→ Goal of the exercise: Each line below should be reproduced without any alteration.

○ ○ ○ ○ ○

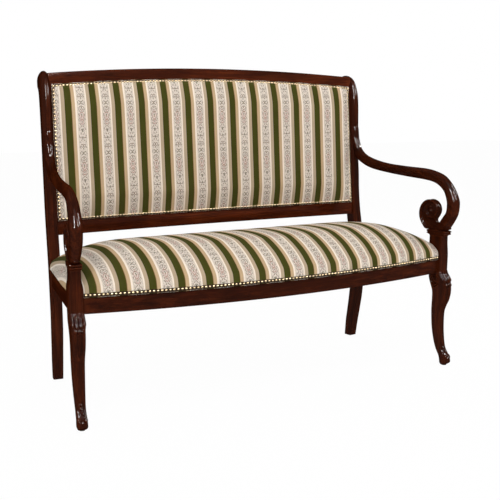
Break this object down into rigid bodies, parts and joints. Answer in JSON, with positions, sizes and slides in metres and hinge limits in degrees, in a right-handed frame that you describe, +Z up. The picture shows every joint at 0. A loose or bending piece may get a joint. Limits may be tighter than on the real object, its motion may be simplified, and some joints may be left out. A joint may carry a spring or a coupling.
{
  "type": "settee",
  "caption": "Upholstered settee with a bowed striped seat, a framed striped back panel, scrolled wooden arms, carved cabriole front legs and sabre rear legs.",
  "frame": {"origin": "on the floor, in the middle of the settee's length and depth", "axes": "+X along the settee to the right as seen from the front, +Y from the front to the back, +Z up"},
  "size_m": [1.3348, 0.6265, 1.0182],
  "materials": {
    "mahogany": "dark red-brown mahogany under gloss lacquer",
    "striped_fabric": "woven stripes of cream, olive green, tan and taupe with small floral medallions",
    "antique_brass": "pale antique brass, softly polished",
    "beech": "bare hidden frame wood",
    "padding": "cream wadding over foam",
    "jute": "natural jute",
    "black_cambric": "plain black dust cloth",
    "felt": "pressed felt",
    "steel": "plain steel"
  },
  "bodies": {
    "root": {"arm_collar_left": "mahogany", "arm_collar_right": "mahogany", "arm_dowel_left": "beech", "arm_dowel_right": "beech", "arm_left": "mahogany", "arm_right": "mahogany", "arm_screw_left": "steel", "arm_screw_right": "steel", "back_cover": "striped_fabric", "back_nail_strip": "antique_brass", "back_pad": "padding", "back_stile_left": "beech", "back_stile_right": "beech", "back_upright_left": "beech", "back_upright_right": "beech", "back_webbing": "jute", "crest_rail": "mahogany", "dust_cover": "black_cambric", "front_block_screw_left": "steel", "front_block_screw_right": "steel", "front_corner_block_left": "beech", "front_corner_block_right": "beech", "front_foot_glide_left": "felt", "front_foot_glide_right": "felt", "front_leg_left": "mahogany", "front_leg_right": "mahogany", "front_rail": "mahogany", "lower_back_rail": "mahogany", "outside_back_cover": "striped_fabric", "outside_nail_strip": "antique_brass", "rear_block_screw_left": "steel", "rear_block_screw_right": "steel", "rear_corner_block_left": "beech", "rear_corner_block_right": "beech", "rear_foot_glide_left": "felt", "rear_foot_glide_right": "felt", "rear_post_left": "mahogany", "rear_post_right": "mahogany", "rear_seat_rail": "mahogany", "seat_brace_left": "beech", "seat_brace_right": "beech", "seat_cover": "striped_fabric", "seat_hessian": "jute", "seat_nail_strip": "antique_brass", "seat_pad": "padding", "seat_webbing": "jute", "side_rail_left": "mahogany", "side_rail_right": "mahogany"}
  },
  "joints": []
}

○ ○ ○ ○ ○

→ Finished exercise:
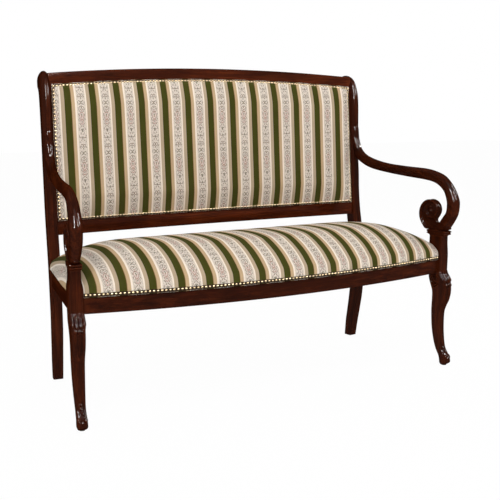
Break this object down into rigid bodies, parts and joints. Answer in JSON, with positions, sizes and slides in metres and hinge limits in degrees, in a right-handed frame that you describe, +Z up. The picture shows every joint at 0. A loose or bending piece may get a joint. Limits may be tighter than on the real object, its motion may be simplified, and some joints may be left out. A joint may carry a spring or a coupling.
{
  "type": "settee",
  "caption": "Upholstered settee with a bowed striped seat, a framed striped back panel, scrolled wooden arms, carved cabriole front legs and sabre rear legs.",
  "frame": {"origin": "on the floor, in the middle of the settee's length and depth", "axes": "+X along the settee to the right as seen from the front, +Y from the front to the back, +Z up"},
  "size_m": [1.3348, 0.6265, 1.0182],
  "materials": {
    "mahogany": "dark red-brown mahogany under gloss lacquer",
    "striped_fabric": "woven stripes of cream, olive green, tan and taupe with small floral medallions",
    "antique_brass": "pale antique brass, softly polished",
    "beech": "bare hidden frame wood",
    "padding": "cream wadding over foam",
    "jute": "natural jute",
    "black_cambric": "plain black dust cloth",
    "felt": "pressed felt",
    "steel": "plain steel"
  },
  "bodies": {
    "root": {"arm_collar_left": "mahogany", "arm_collar_right": "mahogany", "arm_dowel_left": "beech", "arm_dowel_right": "beech", "arm_left": "mahogany", "arm_right": "mahogany", "arm_screw_left": "steel", "arm_screw_right": "steel", "back_cover": "striped_fabric", "back_nail_strip": "antique_brass", "back_pad": "padding", "back_stile_left": "beech", "back_stile_right": "beech", "back_upright_left": "beech", "back_upright_right": "beech", "back_webbing": "jute", "crest_rail": "mahogany", "dust_cover": "black_cambric", "front_block_screw_left": "steel", "front_block_screw_right": "steel", "front_corner_block_left": "beech", "front_corner_block_right": "beech", "front_foot_glide_left": "felt", "front_foot_glide_right": "felt", "front_leg_left": "mahogany", "front_leg_right": "mahogany", "front_rail": "mahogany", "lower_back_rail": "mahogany", "outside_back_cover": "striped_fabric", "outside_nail_strip": "antique_brass", "rear_block_screw_left": "steel", "rear_block_screw_right": "steel", "rear_corner_block_left": "beech", "rear_corner_block_right": "beech", "rear_foot_glide_left": "felt", "rear_foot_glide_right": "felt", "rear_post_left": "mahogany", "rear_post_right": "mahogany", "rear_seat_rail": "mahogany", "seat_brace_left": "beech", "seat_brace_right": "beech", "seat_cover": "striped_fabric", "seat_hessian": "jute", "seat_nail_strip": "antique_brass", "seat_pad": "padding", "seat_webbing": "jute", "side_rail_left": "mahogany", "side_rail_right": "mahogany"}
  },
  "joints": []
}